Earth was due for another year of record warmth. But this warm?

A man finds reprieve form the heat in the form of a Dairy Queen Blizzard on Tuesday, June 29, 2021, in Spokane, Wash. According to the National Weather Service, Spokane experienced the hottest day on record that day, as as temperatures reached 109 degrees, breaking a previous high of 108 degrees set on Aug. 4, 1964.  (Tyler Tjomsland/The Spokesman-Review)
By Raymond Zhong New York Times

Earth is finishing up its warmest year in the past 174 years, and likely the past 125,000.

This year’s global temperatures did not just beat prior records. They left them in the dust. From June through November, the mercury spent month after month soaring off the charts. December’s temperatures have largely remained above normal.

That is why scientists are sifting through evidence to see whether this year might reveal something new about the climate and what we are doing to it.

One hypothesis, perhaps the most troubling, is that the planet’s warming is accelerating, that the effects of climate change are barreling our way more quickly than before.

“What we’re looking for, really, is a bunch of corroborating evidence that all points in the same direction,” said Chris Smith, a climate scientist at the University of Leeds. “Then we’re looking for causality. And that will be really interesting.”

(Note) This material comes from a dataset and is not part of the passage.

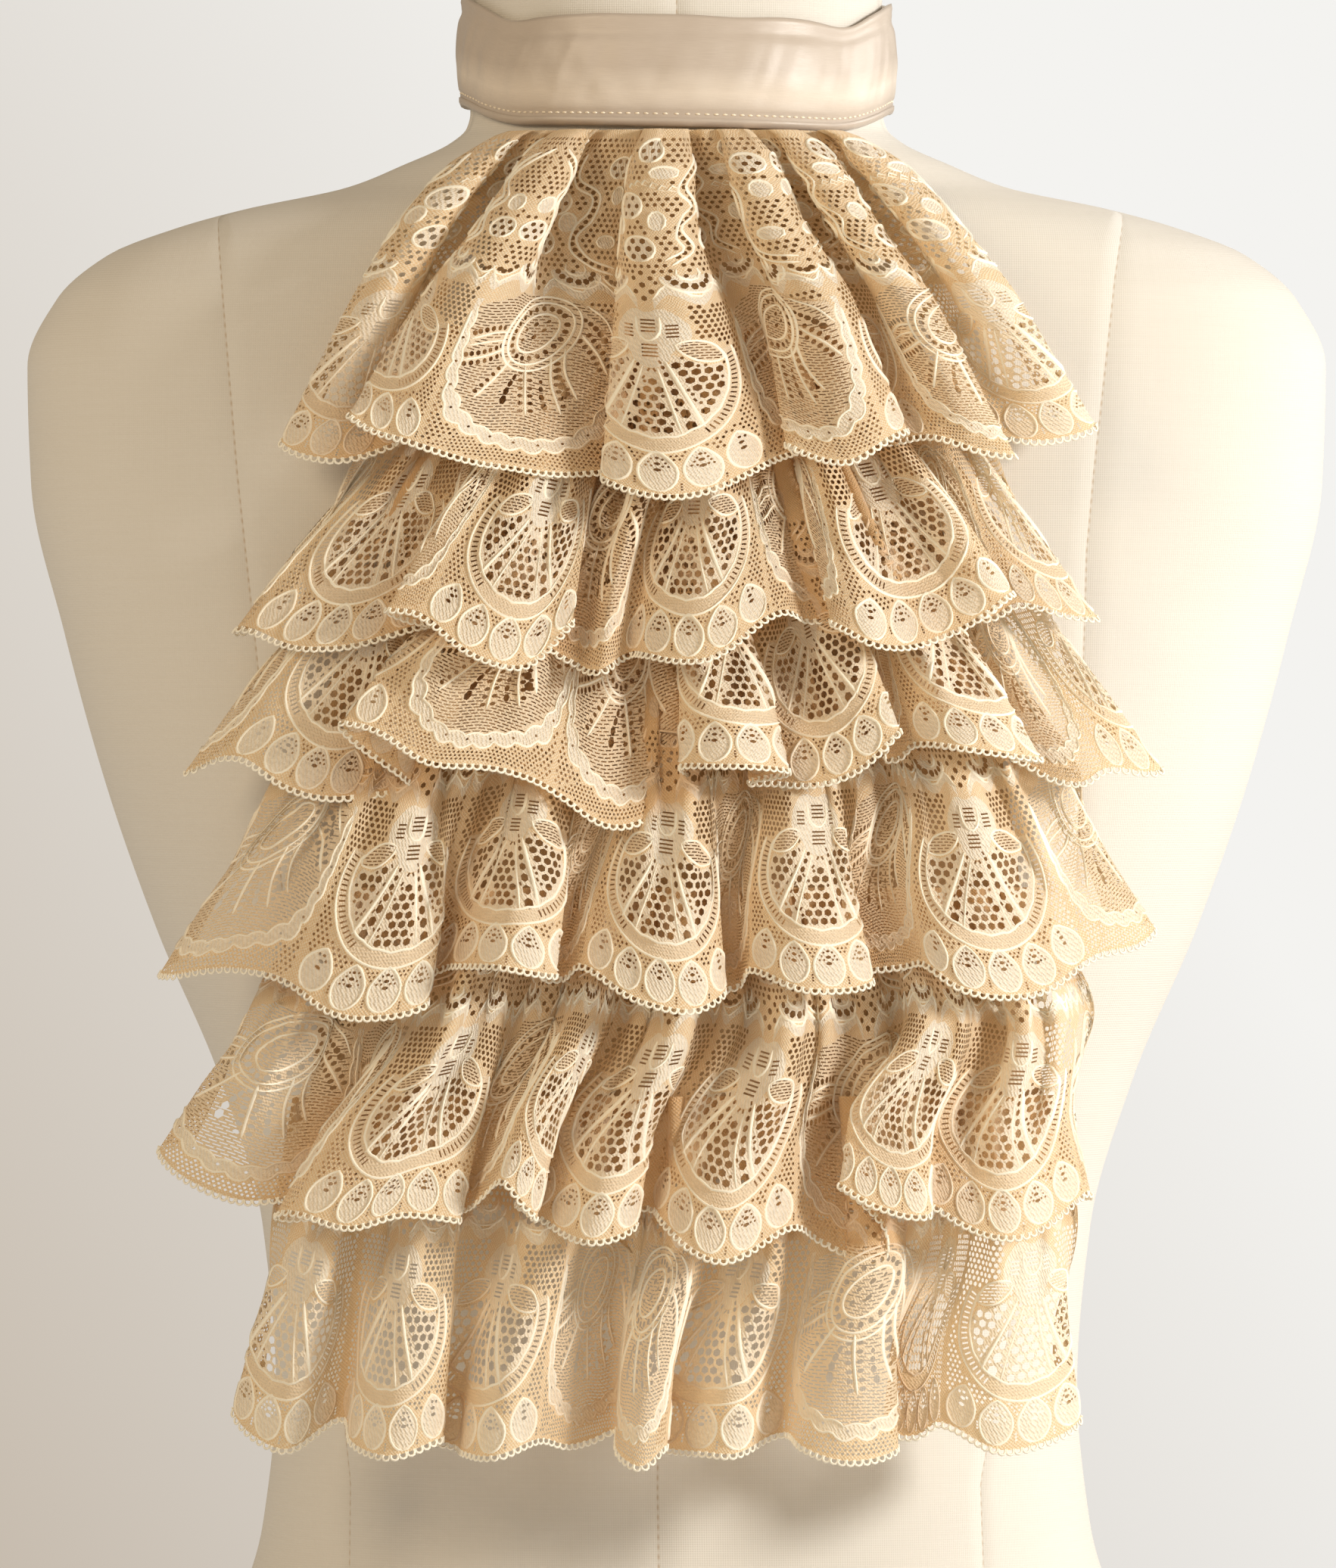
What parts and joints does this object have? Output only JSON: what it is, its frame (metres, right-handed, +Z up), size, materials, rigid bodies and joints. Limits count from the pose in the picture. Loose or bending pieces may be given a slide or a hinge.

As extreme as this year’s temperatures were, they did not catch researchers off guard. Scientists’ computational models offer a range of projected temperatures, and 2023’s heat is still broadly within this range, albeit on the high end.

On its own, one exceptional year would not be enough to suggest something was faulty with the computer models, said Andrew Dessler, an atmospheric scientist at Texas A&M University. Global temperatures have long bobbed up and down around a steady warming trend because of cyclical factors like El Nino, possibly signaling more record heat to come in 2024.

“Your default position has to be, ‘The models are right,’ ” Dessler said. “I’m not willing to say that we’ve ‘broken the climate’ or there’s anything weird going on until more evidence comes in.”

Using Earth’s distant past to make inferences about climate in the coming years and decades can be tricky. Still, the planet’s deep history highlights how extraordinary the present era is, said Bärbel Hönisch, a scientist at Columbia University’s Lamont-Doherty Earth Observatory.

Fifty-six million years ago, for instance, geologic turmoil added carbon dioxide to the atmosphere in quantities comparable to what humans are adding today. Temperatures jumped. The oceans grew acidic. Species died en masse.

“The difference is that it took about 3,000 to 5,000 years to get there” back then, Hönisch said, compared with a few centuries today.

It then took Earth even longer to neutralize that excess carbon dioxide: about 150,000 years.